→ TASK INPUT

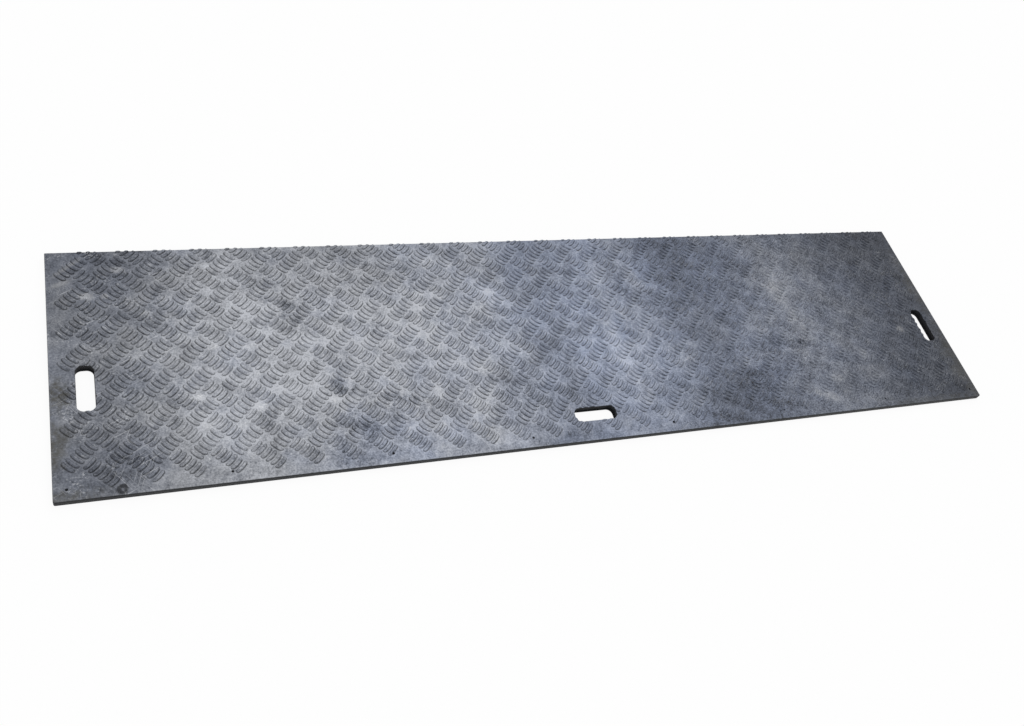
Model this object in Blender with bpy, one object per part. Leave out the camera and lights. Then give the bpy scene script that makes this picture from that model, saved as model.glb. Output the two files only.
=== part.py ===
"""Ground protection mat: one moulded polyethylene sheet with a raised tread, three hand holes and a row of pin holes.

The sheet is made in the order that the real one is: moulded with its tread, sawn to width
along the far edge, then cut through for the hands and the pins.
"""

import math

import bmesh
import bpy
from mathutils import Matrix, Vector

# The sheet, in metres. It lies flat, with its length along X and its underside at Z = 0.
LENGTH = 2.438
WIDTH = 0.625
THICKNESS = 0.015
RIM_EASE = 0.002
CORNER_RADIUS = 0.004
CORNER_STEPS = 4

# The strip that the saw takes off the moulded sheet along its far edge.
SAWN_OFF = 0.080

# The tread: groups of curved bars, laid in two directions like a woven mat.
TREAD_HEIGHT = 0.003
GROUP_PITCH_ALONG = 0.0816
GROUP_PITCH_ACROSS = 0.0805
END_MARGIN = 0.0160
NEAR_MARGIN = 0.0192
BARS_IN_GROUP = 6
BAR_PITCH = 0.0127
BAR_WIDTH = 0.0065
BAR_LENGTH = 0.031
BAR_DRAFT = 0.001
LUG_ROOT = 0.002

# The hand holes: one across each end, and one along the near edge, a little left of mid-length.
HAND_HOLE_LENGTH = 0.113
HAND_HOLE_WIDTH = 0.038
HAND_HOLE_RADIUS = 0.015
HAND_HOLE_STEPS = 8
LEFT_HOLE_FROM_END = 0.0695
RIGHT_HOLE_FROM_END = 0.0605
END_HOLES_FROM_NEAR_EDGE = 0.257
NEAR_HOLE_FROM_NEAR_EDGE = 0.0725
NEAR_HOLE_LEFT_OF_MIDDLE = 0.011

# The pin holes along the near edge, each as a distance from mid-length.
PIN_HOLE_DIAMETER = 0.006
PIN_HOLES_FROM_NEAR_EDGE = 0.025
PIN_HOLES_FROM_MIDDLE = (0.1925, 0.533, 0.878, 1.1935)
PIN_HOLE_SIDES = 12

# How far each cutter reaches past what it cuts.
CUT_CLEARANCE = 0.005

DUSTY_BLACK = (0.120, 0.125, 0.140, 1.0)
DULL_ROUGHNESS = 0.72

LEFT_END = -LENGTH / 2
RIGHT_END = LENGTH / 2
NEAR_EDGE = -WIDTH / 2
FAR_EDGE = WIDTH / 2
TREAD_TOP = THICKNESS + TREAD_HEIGHT
GROUP_LENGTH = (BARS_IN_GROUP - 1) * BAR_PITCH + BAR_WIDTH
DIAGONAL = math.radians(45)


def clear_scene():
    """Removes whatever the scene holds."""
    for old in list(bpy.data.objects):
        bpy.data.objects.remove(old, do_unlink=True)


def object_from(name, shape):
    """Makes a scene object from a bmesh, with its normals facing out."""
    bmesh.ops.recalc_face_normals(shape, faces=shape.faces)
    mesh = bpy.data.meshes.new(name)
    shape.to_mesh(mesh)
    shape.free()
    made = bpy.data.objects.new(name, mesh)
    bpy.context.scene.collection.objects.link(made)
    return made


def arc(centre, radius, start, end, steps):
    """Points of an arc between two angles in radians, both ends included."""
    return [
        centre + radius * Vector((math.cos(angle), math.sin(angle)))
        for angle in (start + (end - start) * step / steps for step in range(steps + 1))
    ]


def rounded_rectangle(length, width, radius, steps):
    """Corner points of a rectangle with rounded corners, anticlockwise about the origin."""
    points = []
    for quarter in range(4):
        across = 1 if quarter in (0, 3) else -1
        up = 1 if quarter < 2 else -1
        centre = Vector((across * (length / 2 - radius), up * (width / 2 - radius)))
        start = quarter * math.pi / 2
        points += arc(centre, radius, start, start + math.pi / 2, steps)
    return points


def add_prism(shape, outline, bottom, top):
    """Adds an upright prism with this plan outline to a bmesh and returns its top face."""
    base = shape.faces.new([shape.verts.new((*point, bottom)) for point in outline])
    raised = bmesh.ops.extrude_face_region(shape, geom=[base])["geom"]
    lifted = [item for item in raised if isinstance(item, bmesh.types.BMVert)]
    bmesh.ops.translate(shape, verts=lifted, vec=(0, 0, top - bottom))
    return next(item for item in raised if isinstance(item, bmesh.types.BMFace))


def moulded_sheet():
    """The sheet as moulded: full width, with an eased upper rim and rounded near corners."""
    moulded_far_edge = FAR_EDGE + SAWN_OFF
    corner_y = NEAR_EDGE + CORNER_RADIUS
    left_corner = Vector((LEFT_END + CORNER_RADIUS, corner_y))
    right_corner = Vector((RIGHT_END - CORNER_RADIUS, corner_y))
    outline = [Vector((LEFT_END, moulded_far_edge))]
    outline += arc(left_corner, CORNER_RADIUS, math.pi, 1.5 * math.pi, CORNER_STEPS)
    outline += arc(right_corner, CORNER_RADIUS, -math.pi / 2, 0, CORNER_STEPS)
    outline.append(Vector((RIGHT_END, moulded_far_edge)))
    shape = bmesh.new()
    top = add_prism(shape, outline, 0, THICKNESS)
    bmesh.ops.bevel(
        shape,
        geom=list(top.edges),
        offset=RIM_EASE,
        offset_type="OFFSET",
        segments=1,
        profile=0.5,
        affect="EDGES",
    )
    return object_from("mat", shape)


def group_centres():
    """Yields the centre and the turn of each bar group, from the near left corner.

    Groups sit on every other point of a half-pitch grid. The columns alternate between bars
    that fall and bars that rise towards the right, and the far row is left for the saw.
    """
    reach = (GROUP_LENGTH + BAR_LENGTH) / 2 * math.cos(DIAGONAL)
    first = Vector((LEFT_END + END_MARGIN + reach, NEAR_EDGE + NEAR_MARGIN + reach))
    last_x = RIGHT_END - END_MARGIN - reach
    columns = 1 + int((last_x - first.x) / (GROUP_PITCH_ALONG / 2) + 1e-6)
    rows = 1 + int((FAR_EDGE - first.y) / (GROUP_PITCH_ACROSS / 2) + 1e-6)
    for column in range(columns):
        for row in range(rows):
            if (column + row) % 2:
                step = Vector((column * GROUP_PITCH_ALONG / 2, row * GROUP_PITCH_ACROSS / 2))
                yield first + step, DIAGONAL if column % 2 == 0 else -DIAGONAL


def tread_lugs():
    """One low drafted lug for each group of bars, rooted in the sheet."""
    half = Vector((GROUP_LENGTH / 2, BAR_LENGTH / 2))
    outline = [Vector((x * half.x, y * half.y)) for x, y in ((-1, -1), (1, -1), (1, 1), (-1, 1))]
    top_scale = Vector((1 - BAR_DRAFT / half.x, 1 - BAR_DRAFT / half.y, 1))
    shape = bmesh.new()
    for centre, turn in group_centres():
        placed = Matrix.Translation((*centre, 0)) @ Matrix.Rotation(turn, 4, "Z")
        top = add_prism(shape, outline, THICKNESS - LUG_ROOT, TREAD_TOP)
        corners = list(top.verts)
        for vert in corners:
            vert.co = Vector(a * b for a, b in zip(vert.co, top_scale))
        base = {other for vert in corners for edge in vert.link_edges for other in edge.verts}
        bmesh.ops.transform(shape, matrix=placed, verts=list(base.union(corners)))
    return object_from("tread_lugs", shape)


def saw_block():
    """The strip along the far edge that the saw takes off."""
    shape = bmesh.new()
    outline = [
        Vector((LEFT_END - CUT_CLEARANCE, FAR_EDGE)),
        Vector((RIGHT_END + CUT_CLEARANCE, FAR_EDGE)),
        Vector((RIGHT_END + CUT_CLEARANCE, FAR_EDGE + SAWN_OFF + CUT_CLEARANCE)),
        Vector((LEFT_END - CUT_CLEARANCE, FAR_EDGE + SAWN_OFF + CUT_CLEARANCE)),
    ]
    add_prism(shape, outline, -CUT_CLEARANCE, TREAD_TOP + CUT_CLEARANCE)
    return object_from("saw_cut", shape)


def hand_hole_cutters():
    """Prisms for the three hand holes, each with rounded corners."""
    end_y = NEAR_EDGE + END_HOLES_FROM_NEAR_EDGE
    places = (
        (LEFT_END + LEFT_HOLE_FROM_END, end_y, math.pi / 2),
        (RIGHT_END - RIGHT_HOLE_FROM_END, end_y, math.pi / 2),
        (-NEAR_HOLE_LEFT_OF_MIDDLE, NEAR_EDGE + NEAR_HOLE_FROM_NEAR_EDGE, 0),
    )
    plan = rounded_rectangle(HAND_HOLE_LENGTH, HAND_HOLE_WIDTH, HAND_HOLE_RADIUS, HAND_HOLE_STEPS)
    shape = bmesh.new()
    for x, y, turn in places:
        turned = Matrix.Rotation(turn, 2)
        outline = [turned @ point + Vector((x, y)) for point in plan]
        add_prism(shape, outline, -CUT_CLEARANCE, TREAD_TOP + CUT_CLEARANCE)
    return object_from("hand_hole_cuts", shape)


def pin_hole_cutters():
    """Round prisms for the pin holes, mirrored about mid-length."""
    shape = bmesh.new()
    for side in (-1, 1):
        for distance in PIN_HOLES_FROM_MIDDLE:
            centre = Vector((side * distance, NEAR_EDGE + PIN_HOLES_FROM_NEAR_EDGE))
            ring = arc(centre, PIN_HOLE_DIAMETER / 2, 0, 2 * math.pi, PIN_HOLE_SIDES)[:-1]
            add_prism(shape, ring, -CUT_CLEARANCE, TREAD_TOP + CUT_CLEARANCE)
    return object_from("pin_hole_cuts", shape)


def combine(target, helper, operation):
    """Joins a helper to the target or cuts it away, and hides the helper."""
    modifier = target.modifiers.new(helper.name, "BOOLEAN")
    modifier.object = helper
    modifier.operation = operation
    modifier.solver = "EXACT"
    helper.hide_render = True
    helper.display_type = "WIRE"


def black_polyethylene():
    """Dull recycled polyethylene, black under its grey dust."""
    material = bpy.data.materials.new("black_polyethylene")
    material.use_nodes = True
    shader = material.node_tree.nodes["Principled BSDF"]
    shader.inputs["Base Color"].default_value = DUSTY_BLACK
    shader.inputs["Roughness"].default_value = DULL_ROUGHNESS
    shader.inputs["Metallic"].default_value = 0.0
    material.diffuse_color = DUSTY_BLACK
    return material


def main():
    """Builds the mat."""
    clear_scene()
    mat = moulded_sheet()
    mat.data.materials.append(black_polyethylene())
    combine(mat, tread_lugs(), "UNION")
    for cutter in (saw_block(), hand_hole_cutters(), pin_hole_cutters()):
        combine(mat, cutter, "DIFFERENCE")


main()
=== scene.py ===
"""Ground protection mat: one moulded sheet of dusty black polyethylene with a woven bar tread.

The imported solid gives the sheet's box. Here the same sheet is made again with every tread
bar on it, finished as weathered recycled polyethylene, and set in a plain pale studio.
"""

import logging
import math
from dataclasses import dataclass, field
from enum import Enum
from typing import Any

import bmesh
import bpy
import numpy as np
from mathutils import Euler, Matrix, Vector
from numpy.typing import NDArray


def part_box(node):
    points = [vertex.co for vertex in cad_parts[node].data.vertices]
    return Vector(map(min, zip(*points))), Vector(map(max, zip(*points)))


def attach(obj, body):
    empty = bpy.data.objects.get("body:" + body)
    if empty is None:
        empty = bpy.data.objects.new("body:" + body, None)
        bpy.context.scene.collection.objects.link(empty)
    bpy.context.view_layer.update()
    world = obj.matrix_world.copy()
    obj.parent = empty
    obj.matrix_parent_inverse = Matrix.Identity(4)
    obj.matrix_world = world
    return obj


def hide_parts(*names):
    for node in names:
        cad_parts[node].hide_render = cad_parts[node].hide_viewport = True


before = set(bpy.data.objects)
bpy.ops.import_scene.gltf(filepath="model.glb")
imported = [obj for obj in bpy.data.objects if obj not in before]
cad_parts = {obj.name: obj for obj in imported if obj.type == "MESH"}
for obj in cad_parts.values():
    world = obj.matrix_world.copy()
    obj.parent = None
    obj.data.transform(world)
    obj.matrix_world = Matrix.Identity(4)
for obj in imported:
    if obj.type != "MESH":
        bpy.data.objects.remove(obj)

Array = NDArray[np.float64]
MeshParts = tuple[Array, list[tuple[int, ...]]]

MM = 0.001
TEAR_SIZES = (12 * MM, 24 * MM, 50 * MM)

log = logging.getLogger("ground_mat")


class Lean(Enum):
    """Which way a tread bar runs to the right, seen from above with the sawn edge at the top."""

    FALLING = -1.0
    RISING = 1.0


def linear(colour: str) -> tuple[float, float, float, float]:
    """Turns an sRGB hex colour into linear RGBA.

    Args:
        colour: Six hex digits after a hash sign.

    Returns:
        Red, green, blue and an alpha of 1.
    """
    shares = (int(colour[i : i + 2], 16) / 255 for i in (1, 3, 5))
    red, green, blue = (s / 12.92 if s <= 0.04045 else ((s + 0.055) / 1.055) ** 2.4 for s in shares)
    return red, green, blue, 1.0


def add_node(tree: Any, kind: str, sockets: dict[Any, Any] | None = None, **settings: Any) -> Any:
    """Adds one node to a shader tree.

    Args:
        tree: The node tree.
        kind: The node's type name.
        sockets: Input name or number, to a value or to the output that feeds it.
        settings: Properties of the node itself.

    Returns:
        The new node.
    """
    node = tree.nodes.new(kind)
    for name, value in settings.items():
        setattr(node, name, value)
    for key, value in (sockets or {}).items():
        if isinstance(value, bpy.types.NodeSocket):
            tree.links.new(value, node.inputs[key])
        else:
            node.inputs[key].default_value = value
    return node


def maths(tree: Any, operation: str, *values: Any, clamp: bool = False) -> Any:
    """Works out one number in a shader tree.

    Args:
        tree: The node tree.
        operation: The Math node's operation.
        values: Numbers or sockets, in the node's order.
        clamp: Whether the result is kept from 0 to 1.

    Returns:
        The result's socket.
    """
    sockets = dict(enumerate(values))
    return add_node(tree, "ShaderNodeMath", sockets, operation=operation, use_clamp=clamp).outputs[0]


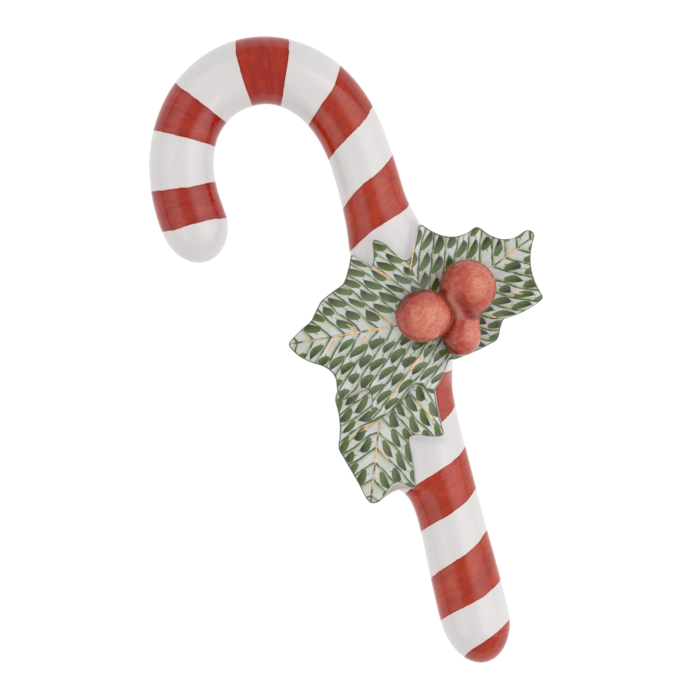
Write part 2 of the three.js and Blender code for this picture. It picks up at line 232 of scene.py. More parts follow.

→ EXERCISE DETAILS
Copy, please, exactly the lines that start at the first line of the data and end at the line containing "DIAGONAL = math.radians(45)", both kept and no others.

→ RESULT OF THIS TASK
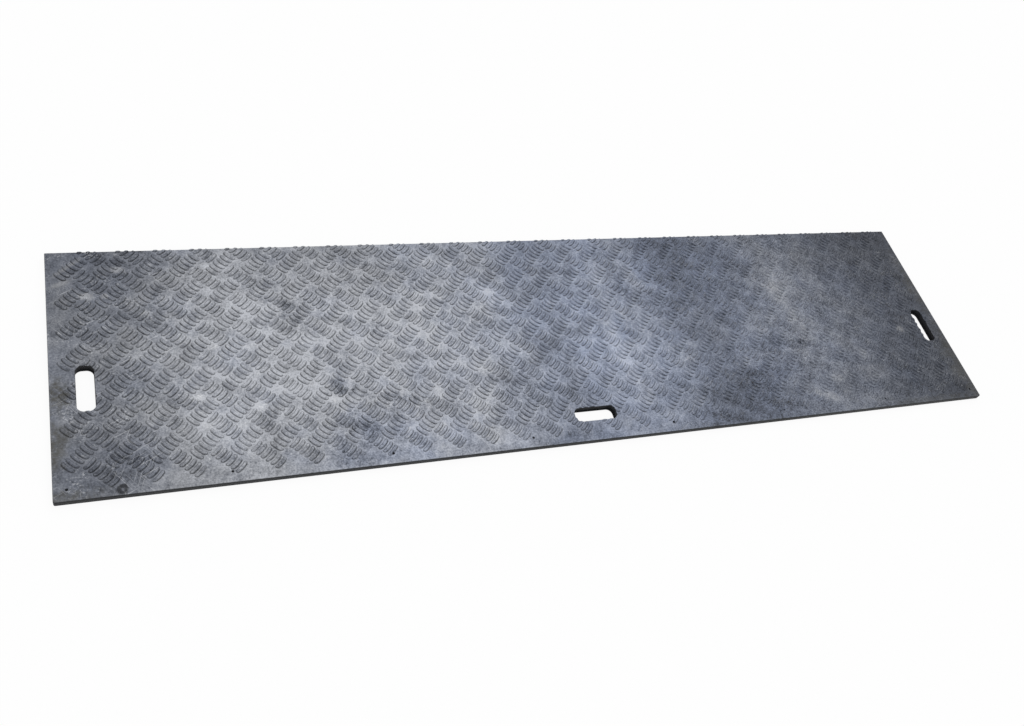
Model this object in Blender with bpy, one object per part. Leave out the camera and lights. Then give the bpy scene script that makes this picture from that model, saved as model.glb. Output the two files only.
=== part.py ===
"""Ground protection mat: one moulded polyethylene sheet with a raised tread, three hand holes and a row of pin holes.

The sheet is made in the order that the real one is: moulded with its tread, sawn to width
along the far edge, then cut through for the hands and the pins.
"""

import math

import bmesh
import bpy
from mathutils import Matrix, Vector

# The sheet, in metres. It lies flat, with its length along X and its underside at Z = 0.
LENGTH = 2.438
WIDTH = 0.625
THICKNESS = 0.015
RIM_EASE = 0.002
CORNER_RADIUS = 0.004
CORNER_STEPS = 4

# The strip that the saw takes off the moulded sheet along its far edge.
SAWN_OFF = 0.080

# The tread: groups of curved bars, laid in two directions like a woven mat.
TREAD_HEIGHT = 0.003
GROUP_PITCH_ALONG = 0.0816
GROUP_PITCH_ACROSS = 0.0805
END_MARGIN = 0.0160
NEAR_MARGIN = 0.0192
BARS_IN_GROUP = 6
BAR_PITCH = 0.0127
BAR_WIDTH = 0.0065
BAR_LENGTH = 0.031
BAR_DRAFT = 0.001
LUG_ROOT = 0.002

# The hand holes: one across each end, and one along the near edge, a little left of mid-length.
HAND_HOLE_LENGTH = 0.113
HAND_HOLE_WIDTH = 0.038
HAND_HOLE_RADIUS = 0.015
HAND_HOLE_STEPS = 8
LEFT_HOLE_FROM_END = 0.0695
RIGHT_HOLE_FROM_END = 0.0605
END_HOLES_FROM_NEAR_EDGE = 0.257
NEAR_HOLE_FROM_NEAR_EDGE = 0.0725
NEAR_HOLE_LEFT_OF_MIDDLE = 0.011

# The pin holes along the near edge, each as a distance from mid-length.
PIN_HOLE_DIAMETER = 0.006
PIN_HOLES_FROM_NEAR_EDGE = 0.025
PIN_HOLES_FROM_MIDDLE = (0.1925, 0.533, 0.878, 1.1935)
PIN_HOLE_SIDES = 12

# How far each cutter reaches past what it cuts.
CUT_CLEARANCE = 0.005

DUSTY_BLACK = (0.120, 0.125, 0.140, 1.0)
DULL_ROUGHNESS = 0.72

LEFT_END = -LENGTH / 2
RIGHT_END = LENGTH / 2
NEAR_EDGE = -WIDTH / 2
FAR_EDGE = WIDTH / 2
TREAD_TOP = THICKNESS + TREAD_HEIGHT
GROUP_LENGTH = (BARS_IN_GROUP - 1) * BAR_PITCH + BAR_WIDTH
DIAGONAL = math.radians(45)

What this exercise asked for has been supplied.